Edu-Zombie
I already introduced you to Maine Rep. Brian Bolduc last month. He introduced a bill that simply states:
“A salary of a teacher may not be based upon the measurable performance or productivity of the teacher or a student of the teacher.”
Yesterday Bolduc’s bill came in front of the education committee, and his statements show just how thoroughly indoctrinated he is – to the point where even the Maine Education Association fails to meet his exacting standards:
* “Unlike business performance, teaching performance is much more subjective. ”
* “Judging a teacher on test scores of students is like judging a doctor by how healthy patients are. In addition, using test scores will force teachers to just teach test material rather than focus on the larger, more well-rounded curriculum.”

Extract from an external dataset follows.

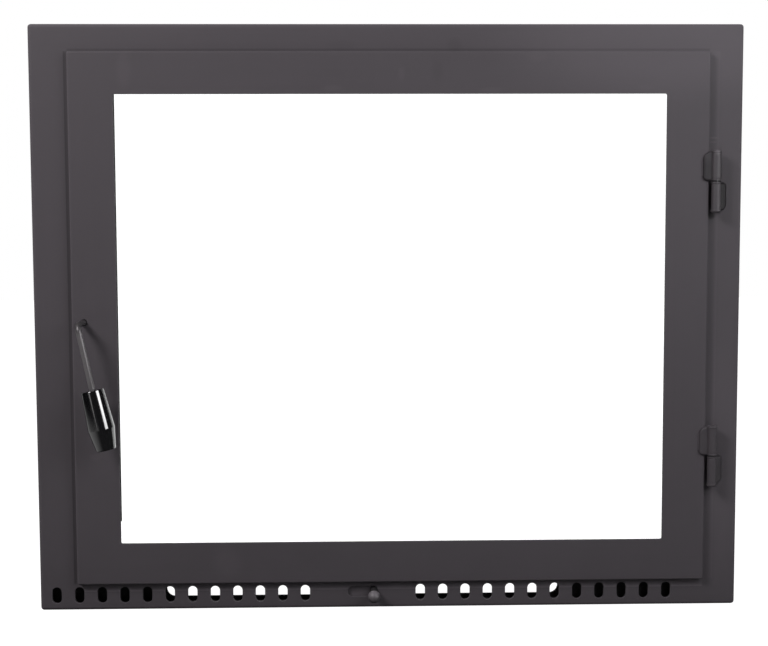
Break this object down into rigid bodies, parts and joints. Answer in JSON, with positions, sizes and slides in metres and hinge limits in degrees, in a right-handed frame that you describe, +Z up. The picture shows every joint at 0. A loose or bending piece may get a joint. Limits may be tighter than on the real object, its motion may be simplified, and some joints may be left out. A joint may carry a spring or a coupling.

* “If a teachers’ union wants to pursue (merit pay), they’re (sic) not in the spirit of an equitable system.”
* “I think it’s too complicated an issue to let local school departments figure out.”
* “When asked by a committee member if some teachers were better than others, Bolduc, who’s looking for work as a teacher now, said it would be impossible to quantify because all criteria would be opinion based.”
* “Obama is wrong on this. Senior educators tell me this is going to come and go like lots of other fads in education.”
* “Judging good teaching is like judging good art or good music.”
As to the last remark, well, it may be true, but bad teaching, much like bad art or bad music, tends to draw universal agreement.

April 9th, 2009 at 10:17
WOW! I was skeptical about Bolduc’s attitude of throwing the baby out with the bath-water, but this is extreme.
It seems to me that Bolduc is just too lazy to search for a solution to make merit pay work. It will take a lot more than just linking it to test scores of course, but it seems he can’t get beyond that step.